Testemunho: Eu, mulher trans
- Ariel Pimenta
- Aug 14, 2017
- 3 min read
Pra mim, ser uma mulher trans é sempre estar em luta com o mundo e principalmente consigo mesma! Porquê a disforia, a falta de auto estima e amor próprio nos é imposta uma vez que estamos sempre à margem da sociedade, estamos sempre às escuras! Nunca temos alguém que esteja disposto a pegar na nossa mão e enfrentar o leão que é a nossa vida, e gritando para todo mundo: EU A AMO E ESTOU COM ELA!
A ideia de encontrar e vivenciar o amor é quase que uma fantasia de contos de fadas, a nossa fragilidade emocional é pesada e gritante! Sei que não é fácil ser quem sou, mas ser qualquer outra coisa que não fosse eu, seria mais difícil ainda!

Há um ano atrás eu fiz o meu primeiro ensaio fotográfico, onde a temática era algo mais sensual! A ideia e o foco principal era fazer eu enxergar a minha própria beleza, a beleza do meu corpo e da pessoa que eu sou; E no meio do caminho me ocorreu: “E se outras meninas como eu, sejam elas trans ou cis, também se sentirem inseguras com o próprio corpo?”. E foi aí que comecei a me empenhar tanto em ensaios em que o foco fosse meu corpo, não como uma forma de exposição, mas como uma forma de representatividade e motivação, que outras meninas se sintam a vontade em estar nuas ou em lingeries sexy... Por isso tenho em meu coração um agradecimento e amor incondicional pela fotógrafa Thais Tibery, que através de suas lentes e sensibilidade, me fez olhar para mim mesma com outros olhos!
Não vou mentir... Ainda me falta muito para aceitar, mas se eu, através das minhas fotos, frases, textos, depoimentos, puder fazer duas de dez garotas se sentirem melhores com a própria aparência, eu estarei realizada!

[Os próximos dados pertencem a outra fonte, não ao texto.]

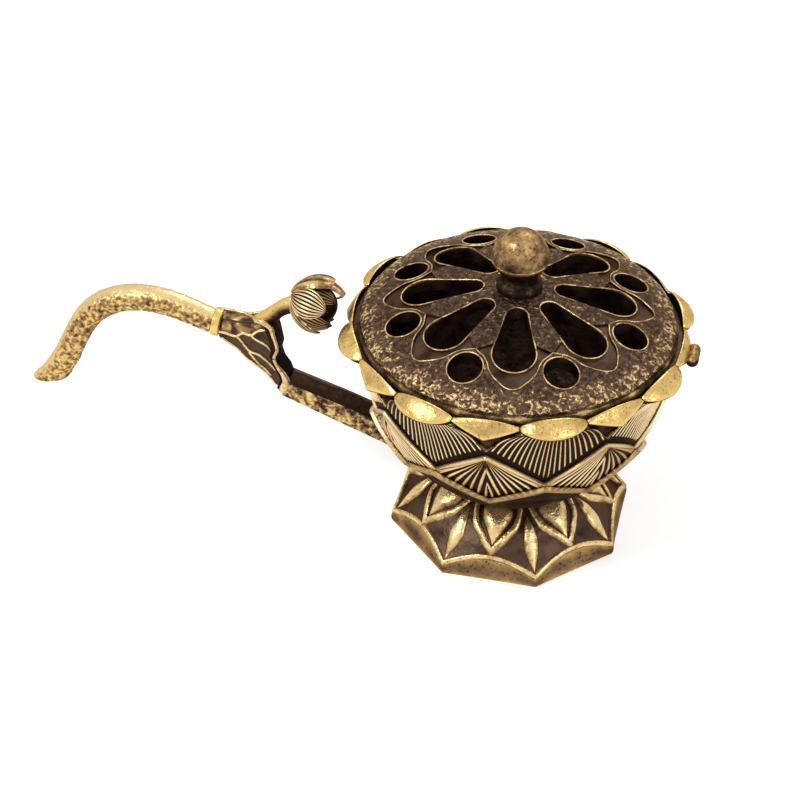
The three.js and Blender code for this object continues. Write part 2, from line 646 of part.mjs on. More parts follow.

E por falar em realizações, recentemente consegui a averbação e o direito de retificar meu nome social e meu gênero em meus documentos, o que é uma conquista e tanto, sem falar que isso já é um passo bem largo para bem longe da realidade do submundo da prostituição que nos é imposta uma vez que ninguém quer nos contratar, ou respeitar nosso nome social, seja nos crachás, seja no uniforme, ou simplesmente verbalmente! O que nos faz correr para a única opção de emprego...
Pensar que eu consegui esse direito através de uma mutirão de retificação do nome social e gênero aqui em Brasília, e que tem acontecido em outros estados e cidades... Me faz sentir borboletas no estômago, imaginar que outras meninas e meninos trans estão cada dia mais próximos de se ter uma vida digna, me deixa muito feliz.

Toda essa luta para ser reconhecida socialmente vai muito além dos documentos, como também da leitura social e da odiosa “passabilidade cis’’ (aquela trans que é lida como cis), nós estamos em constante corrida para atingir padrões de feminilidade, as vezes nem por desejo e realização própria, as vezes apenas para passarmos despercebidas pela sociedade e sermos aceitas ou ainda mesmo não sofrermos agressões verbais, físicas ou até mesmos sermos mortas, afinal de contas... quem se mistura na multidão... sai ilesa!
A minha vivência, está muito distante da vivência da maioria das mulheres T, onde sou taxada como “uma trans com um grande nível de passabilidade cis” (como se isso mudasse o fato de eu ser trans na hora de ser pedida em namoro, ser apresentada aos pais de alguém, ou sair de mão dada no shopping). As mulheres cis no entanto me são muito gentis e amáveis, não sofro/sofri nenhum preconceito, discriminação ou transfobia por parte de nenhuma delas, apesar de ter como consciência de que o fato é que: Para muitas mulheres cis, o nosso desejo enquanto mulheres trans/travestis é ser como elas e que nunca iremos ser... (deixa elas continuarem achando isso rsrsrs) Apesar dos discursos transfóbicos muitas vezes vomitados por feministas radicais, sinto que a cada dia mais o movimento feminista, está nos entendendo e nos incluindo, mas como tudo em nossas vidas enquanto pessoas T, tudo é uma caminhada... Mas estamos caminhando, estamos nos inserindo, e estamos ganhando voz!
E as mulheres TRANS/TRAVESTIS, estão aí exatamente pra provar que ser mulher vai muito além de uma socialização ou de uma genitália, ser mulher é RESISTÊNCIA, é FORÇA, é DOÇURA NA AMARGUÊS e é estar provando a cada dia de nossas vidas que apesar de sermos subjugadas como inferiores, frágeis, incompetentes, QUE NÓS FAZEMOS A DIFERENÇA SIM.